Khaled (Sherwan Haji) emerges from a pile of coal. He is a stowaway on a freighter as it arrives in Helsinki. Finding his way to a police station, he seeks asylum, having weathered an exhausting journey through Europe after fleeing his home in Aleppo, Syria. Waldemar Wikström (Sakari Kuosmanen) wordlessly leaves his wife and sells his business to become a restaurateur. The employees at the restaurant he buys are an odd bunch and he discovers it’s not as easy as he thought to run a profitable business.

The paths of the two men accidentally cross in the opening scene but they barely register each other, each intent on forging a new future. For Khaled, all he needs is a life of safety and to find his sister who he was parted from as they escaped. The others in the ‘reception centre’ where he must wait to find out if he can stay are like him; a displaced people whose skills and abilities mean nothing in a new country. Waldemar is seeking the opposite, a life that is more exciting and adventurous than the staid, safe and comfortable existence he has created.

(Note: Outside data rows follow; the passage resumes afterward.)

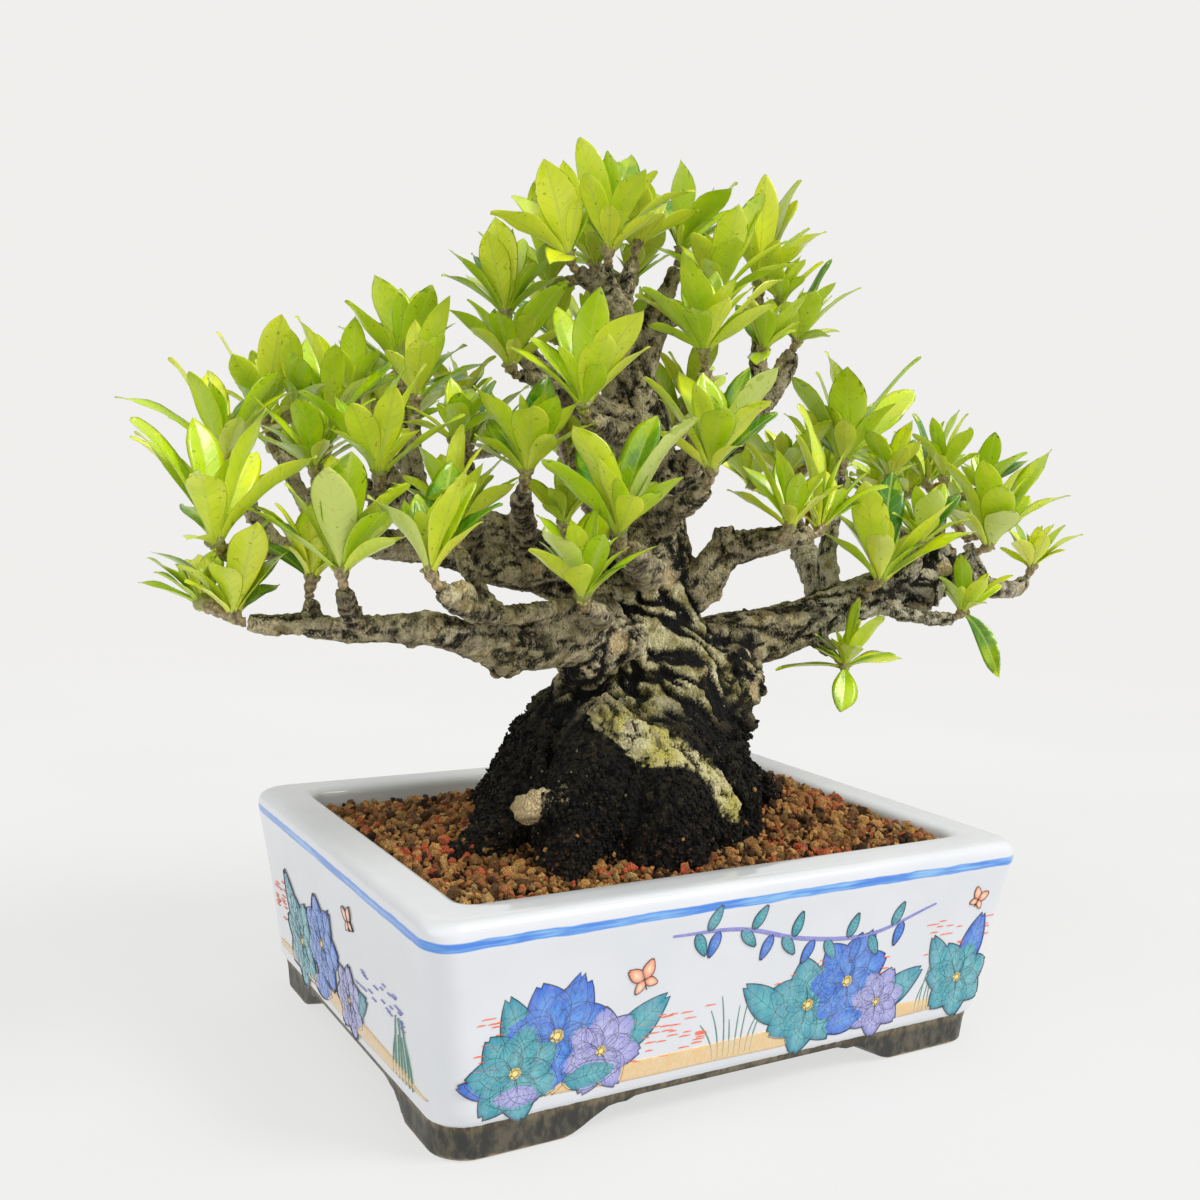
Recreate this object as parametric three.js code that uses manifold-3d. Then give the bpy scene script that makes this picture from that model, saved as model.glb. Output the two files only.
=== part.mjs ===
// A gardenia bonsai in a rectangular glazed porcelain pot.
//
// Millimetres, +Z up. The long side of the pot lies along X and the front faces -Y.
// Everything is drawn with the centre of the pot at x = 0, y = 0 and its feet at z = 0.
// At the end the whole object is slid sideways so that the origin lies under the
// middle of its bounding box.

import * as THREE from "three";
import { mergeVertices } from "three/addons/utils/BufferGeometryUtils.js";
import Module from "manifold-3d";

const wasm = await Module();
wasm.setup();

// Driving sizes

const POT_HALF_X = 80;          // at the blue line, the widest place
const POT_HALF_Y = 62.5;
const POT_HEIGHT = 52.8;        // top of the rim above the table
const BLUE_LINE_Z = 48.3;       // the painted line round the rim
const POT_CORNER = 6.5;         // corner radius seen from above
const WALL_LEAN = 5.3;          // how far the wall comes in from the line to its foot
const WALL_FOOT_Z = 7.6;        // where the wall ends and the feet begin
const MOUTH_INSET = 12.3;       // from the widest outline to the mouth
const FLOOR_INSET = 17.5;       // from the widest outline to the inside of the floor
const FLOOR_TOP_Z = 14;
const FOOT_INSET = 6.8;         // from the widest outline to the outside of the feet
const FOOT_WIDTH = 9;
const DRAIN_RADIUS = 7;
const DRAIN_X = 30;
const GAP = 0.3;                // clearance between pieces that touch on the real thing

const SOIL_EDGE_Z = 49.6;       // soil along the rim
const SOIL_HEAP = 7;            // how much higher it lies at the trunk
const SOIL_DROP = 2.2;          // how much lower it lies along the back
const SIDE_HEAP = [36, -6, 9];  // a smaller heap against the roots on the right: x, y, height
const SIDE_SPREAD = 365;        // twice the square of how far that heap reaches
const SOIL_SEED = 42;
const SOIL_CELL = 8;            // spacing of the soil relief
const SOIL_GRAIN = 0.75;        // height of the soil relief, up and down

const BLADE_THICKNESS = 1.1;    // at the midrib of a leaf
const BLADE_FOLD = 0.16;        // how far the edges rise, as a part of the half width
const PETIOLE_HALF = 0.6;
const SHOOT_RADIUS = 1.1;
const FORK_HEIGHT = 1.2;        // straight part of a shoot above its twig
const HEAD_RADIUS = 2;
const BLADE_CLEARANCE = 2.4;    // between sample points of two blades
const WOOD_CLEARANCE = 1.0;     // between a blade's middle and bark
const PETIOLE_REACH = 4;        // part of a leaf that may lie close to its own twig
const ROSETTE_REACH = 8;        // part of a leaf that may lie close to its neighbours in a rosette
const ROOT_DEPTH = 1.6;         // from the middle of a rosette back to the root of a leaf

// Materials

const glaze = new THREE.MeshStandardMaterial({ color: 0xf1f4f8, roughness: 0.16, metalness: 0 });
const grit = new THREE.MeshStandardMaterial({ color: 0x6b4632, roughness: 0.95, metalness: 0 });
const bark = new THREE.MeshStandardMaterial({ color: 0x6e6252, roughness: 0.9, metalness: 0 });
const leafGreen = new THREE.MeshStandardMaterial({ color: 0x86b52c, roughness: 0.42, metalness: 0 });
const screenBlack = new THREE.MeshStandardMaterial({ color: 0x1d1f20, roughness: 0.6, metalness: 0 });

// The skeleton of the tree: limbs as rows of [x, y, z, radius]

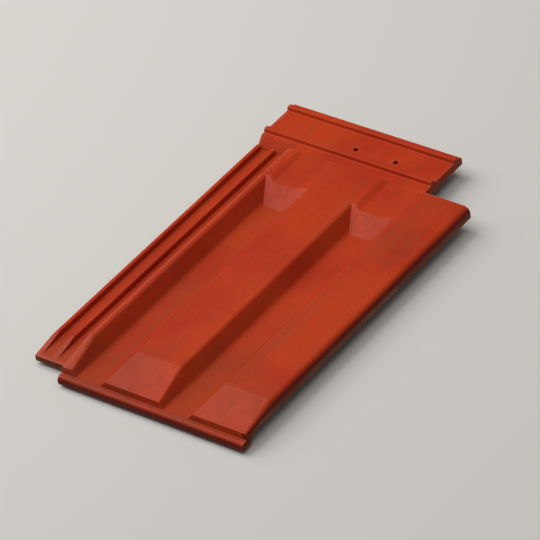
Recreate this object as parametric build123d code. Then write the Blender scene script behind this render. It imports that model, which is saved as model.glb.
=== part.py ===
from build123d import *
import os

# Interlocking clay roof tile with two troughs and flat ribs, pressed and fired as one piece.
# Sizes in millimetres. While it is modelled, X runs across the tile from its side joint,
# Y runs up the slope from the front of the nose, and Z = 0 is the top of the nose.

# Laid size: what one tile covers, and what the next course and the next tile hide
cover_width = 220.0
cover_length = 369.0
head_lap = 81.0
side_lock_width = 41.0
joint_gap = 1.5

# Section across the tile
rib_height = 14.0
trough_floor = -1.0
trough_width = 25.6
shoulder_width = 6.8
lap_room = 17.2
near_run = 12.6
far_run = 13.0
rim_radius = 6.0
valley_radius = 8.0
joint_radius = 2.2
cover_radius = 7.0
groove_radius = 1.5
edge_radius = 1.0
bend_radius = 2.0

# Clay thickness
floor_clay = 11.0
wall_clay = 9.5
roof_clay = 9.8
lap_clay = 9.0

# Nose and run-out of the ribs
nose_clay = 9.0
nose_length = 7.5
nose_radius = 5.0
nose_seat = 14.0
step_height = 6.3
step_draft = 1.2
toe_height = 0.6
runout_length = 46.0

# Upper end of the troughs and the shallow drains above them
ramp_to_nose = 34.0
ramp_run = 26.5
brink_radius = 5.0
drain_depth = 2.5
drain_side = 0.8
drain_run = 6.8

# Head: a flat bearing for the next course's nose, then the head lock
bearing_length = 12.0
head_floor = 9.5
lock_upstand = 4.0
lock_upstand_width = 8.0
first_upstand = 27.0
second_upstand = 67.0
lock_draft = 1.2

# Foot: the rib under the tile that drops between the two upstands of the tile below
foot_clay = 8.0
foot_rib_start = 44.0
foot_rib_width = 8.0
foot_rib_end = -11.5

# Side lock on the left, under the neighbour's cover rib
lock_floor = -1.0
lock_top = 4.0
lock_wall = 6.0
outer_groove = 11.0
middle_wall = 7.0
side_lock_setback = 18.0
lap_rib_width = 5.0
lap_rib_end = 1.5
lap_skirt_width = 7.5
lap_skirt_end = 1.0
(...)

Kaurismäki’s style is particular. Like cinematic theatre, there is a sense of every scene and frame being visually crafted as if on a stage. The acting is deadpan with Khaled’s impassive, wide-eyed stare never faltering. Characters move through their day with no reaction to the oddness around them. The world he creates is recognisably real but with an otherworldly feel that is neither nostalgic nor derivative. The visual and emotional power of some simple, wordless scenes, such as Waldemar leaving his ring on the table, tell you more than lines of dialogue ever would.

The Helsinki of Kaurismäki’s story is a sparse and marginal space. We see the industrial areas, the empty streets and the people who live on the outer – the homeless, the nomadic, asylum seekers, thugs and those who are dispossessed. Waldemar seems to be old Finland; tired of a life of drudgery and looking to find himself. Khaled is all that is hopeful about new migrants; willing to accept everything that comes his way and to give up everything – his name, religion, even his identity – to have a new life.

I’m not sure that the message is ultimately hopeful. The title seems to imply that hope is not a goal but a state to surpass, or perhaps a motivation for change. The final scene is a bittersweet one that seems to perfectly encompass that ambiguity.